Growth state-dependent dynamics of Ψ modification fraction.

a-c Paired visualization showing Ψ dynamics across growth phases, with a violin plot depicting the distribution of Ψ fractions in mRNAs during two distinct growth phases (left), and a corresponding heatmap displaying the specific Ψ modification sites dynamic detected across bacterial strains at these same growth phases (right). d The Ψ fraction distribution on mRNA in P. aeruginosa (left) and P. syringae (right) at two growth phases. e Violin plot quantifying the differential pseudouridylation intensity (exponential phase Ψ intensity minus stationary phase Ψ intensity) of specific genes at two growth phases. f Distribution plot illustrating the spatial relationship between Ψ modification sites and Hfq binding peak centres during two distinct growth phases. The violin plot reveals that the distribution of minimum distances between Ψ sites and Hfq binding centres varies with statistical significance (p-value = 0.0014) between growth phases, as determined by an F-test. g The scatter plot depicts the relationship between Ψ modification intensity and gene expression levels (log10(TPM)) under two distinct growth conditions.

The structure and sequence clustering analysis of RNA molecules containing Ψ modifications.

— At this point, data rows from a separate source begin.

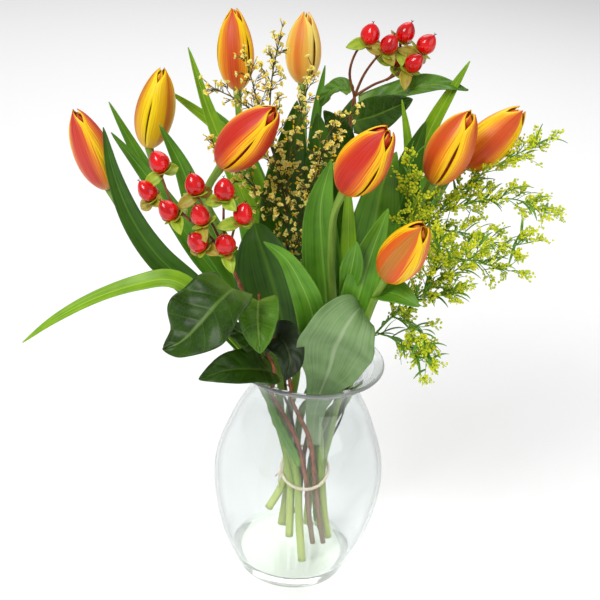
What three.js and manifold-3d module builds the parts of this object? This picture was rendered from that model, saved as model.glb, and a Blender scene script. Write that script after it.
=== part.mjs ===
// Tulips in a vase: a hand-tied mixed bouquet standing in a clear glass vase.
// Millimetres, +Z up. The origin is the centre of the vase's flat underside, and -Y is the front.

import * as THREE from 'three';
import { mergeVertices } from 'three/addons/utils/BufferGeometryUtils.js';
import Module from 'manifold-3d';

const wasm = await Module();
wasm.setup();

// ---------------------------------------------------------------- driving dimensions

const GAP = 0.4; // clearance kept between any two pieces

const vase = {
  height: 221,
  wall: 3,
  floor: 15,
  footRadius: 47,
  bellyRadius: 78.5,
  bellyHeight: 109,
  neckRadius: 47.5,
  neckBelowRim: 23,
  rimRadius: 68,
  footRound: 3,
  segments: 28,
  rows: 11,
};

const tie = { height: 104, x: 6, thickness: 2.6, tilt: 0.4, sides: 5, segments: 24 };

const stem = { diameter: 7.5, woodyDiameter: 5, fineDiameter: 3, sides: 6, steps: 12 };

// The stems pass the tie in one packed layer round a core, slant the same way round and spread
// again above and below it, as a spiral hand-tied bunch does.
const bundle = {
  ringSlots: 12,
  turnAbove: 51,
  turnBelow: 20,
  spreadBelow: 1.5,
  footHeight: 22,
  footShift: 6,
};

const bud = { rows: 7, sides: 10, fullness: 0.8 };
const leaf = { thickness: 1.2, along: 8, across: 2 };
const berry = { width: 16.5, length: 19, rows: 4, sides: 6, fullness: 0.85 };

const GREEN = 0x4a8a2a;
const DARK = 0x2f5218;
const PALE = 0x7f9a72;
const LIME = 0x8ab52a;

// ---------------------------------------------------------------- places

const rad = THREE.MathUtils.degToRad;
const rim = vase.height;
const neckHeight = vase.height - vase.neckBelowRim;
const pitch = stem.diameter + 2 * GAP;
const ringRadius = pitch / 2 / Math.sin(Math.PI / bundle.ringSlots) + GAP;
const coreRadius = ringRadius - pitch;
const neckRoom = vase.neckRadius - vase.wall - stem.diameter / 2 - 3 * GAP;
const spreadAbove = neckRoom / ringRadius;

/** A point given by x, y and its height above the vase's rim. */
const over = ([x, y, h]) => new THREE.Vector3(x, y, rim + h);

/** Where the stem in a slot (angle at the neck in degrees, radius at the tie) passes a height. */
function bundlePoint(angle, radius, z, lean = 1, hug = 1) {
  const above = z > tie.height;
  const reach = above ? neckHeight - tie.height : tie.height - bundle.footHeight;
  const part = (z - tie.height) / reach;
  const spread = above ? spreadAbove * hug : bundle.spreadBelow * lean;
  const r = radius * Math.sqrt(1 + (spread * spread - 1) * part * part);
  const turn = above ? bundle.turnAbove : bundle.turnBelow;
  const a = rad(angle + bundle.turnAbove - turn * part);
  const centre = above ? tie.x * (1 - part) : tie.x - bundle.footShift * part;
  return new THREE.Vector3(centre + r * Math.cos(a), r * Math.sin(a), z);
}

/** The part of a stem's route inside the vase, from its cut foot up to the neck. */
function insideRoute(angle, radius, foot, lean, hug) {
  const stops = [foot, (foot + tie.height) / 2, tie.height, (tie.height + neckHeight) / 2, neckHeight];
  return stops.map((z) => bundlePoint(angle, radius, z, lean, hug));
}

// ---------------------------------------------------------------- shapes

const polygon = (radius, sides) =>
  Array.from({ length: sides }, (_, i) => {
    const a = (2 * Math.PI * i) / sides;
    return new THREE.Vector2(radius * Math.cos(a), radius * Math.sin(a));
  });

const curveThrough = (points) => new THREE.CatmullRomCurve3(points, false, 'centripetal');

/** A round stem or twig along a smooth route. */
function tube(points, diameter, steps, sides) {
  const shape = new THREE.Shape(polygon(diameter / 2, sides));
  return new THREE.ExtrudeGeometry(shape, { steps, extrudePath: curveThrough(points) });
}

/** A solid of revolution from a profile of (radius, height) points, standing on +Z. */
function turned(profile, segments) {
  return new THREE.LatheGeometry(profile, segments).rotateX(Math.PI / 2);
}

/** A turned shape of unit length laid from one point towards another. */
function laid(geometry, from, to) {
  const axis = to.clone().sub(from);
  const turn = new THREE.Quaternion().setFromUnitVectors(new THREE.Vector3(0, 0, 1), axis.clone().normalize());
  return geometry.applyQuaternion(turn).translate(from.x, from.y, from.z);
}

/** The egg profile of a bud or a berry: full low down, drawn in towards the tip. */
function eggProfile(length, radius, rows, fullness) {
  return Array.from({ length: rows + 1 }, (_, i) => {
    const t = i / rows;
    const r = i === 0 || i === rows ? 0 : radius * Math.sin(Math.PI * t ** fullness) ** 0.62;
    return new THREE.Vector2(r, length * t);
  });
}

function egg(from, to, width, { rows, sides, fullness }, grow) {
  const axis = to.clone().sub(from);
  const length = axis.length();
  const start = from.clone().addScaledVector(axis, -grow / length);
  const profile = eggProfile(length + 2 * grow, width / 2 + grow, rows, fullness);
  return laid(turned(profile, sides), start, to);
}

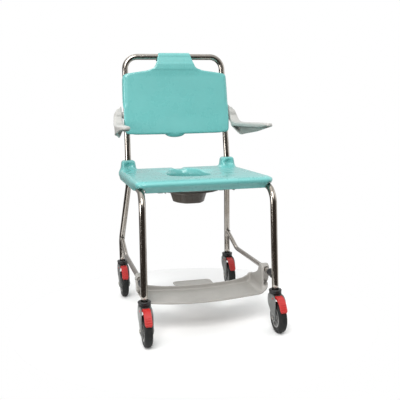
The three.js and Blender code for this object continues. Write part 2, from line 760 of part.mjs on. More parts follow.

a-d Sequence and structure clustering of 41-nucleotide RNA segments centered by Ψ modification sites with fraction values greater than 0.1. The circular visualization comprises three concentric layers: the inner layer displays the Ψ fraction value, the middle layer designates RNA type, and the outer layer represents the GC ratio of each 41-nucleotide RNA segment. e Multi-metric assessment showing the precision– recall curve (AUC = 0.899), F1 score curve, and ROC curve (AUC = 0.879) of the pseU_NN model on the 61-nt validation dataset. The right panel f shows the distribution of pseU_NN prediction scores on the 61-nt validation dataset. j,h Similar to panels e,f, multi-metric assessment showing the precision–recall curve (AUC = 0.888), F1 score curve, and ROC curve (AUC = 0.869) of the pseU_NN model on the 81-nt validation dataset, and the right panel shows the distribution of pseU_NN prediction scores on the 81-nt validation dataset.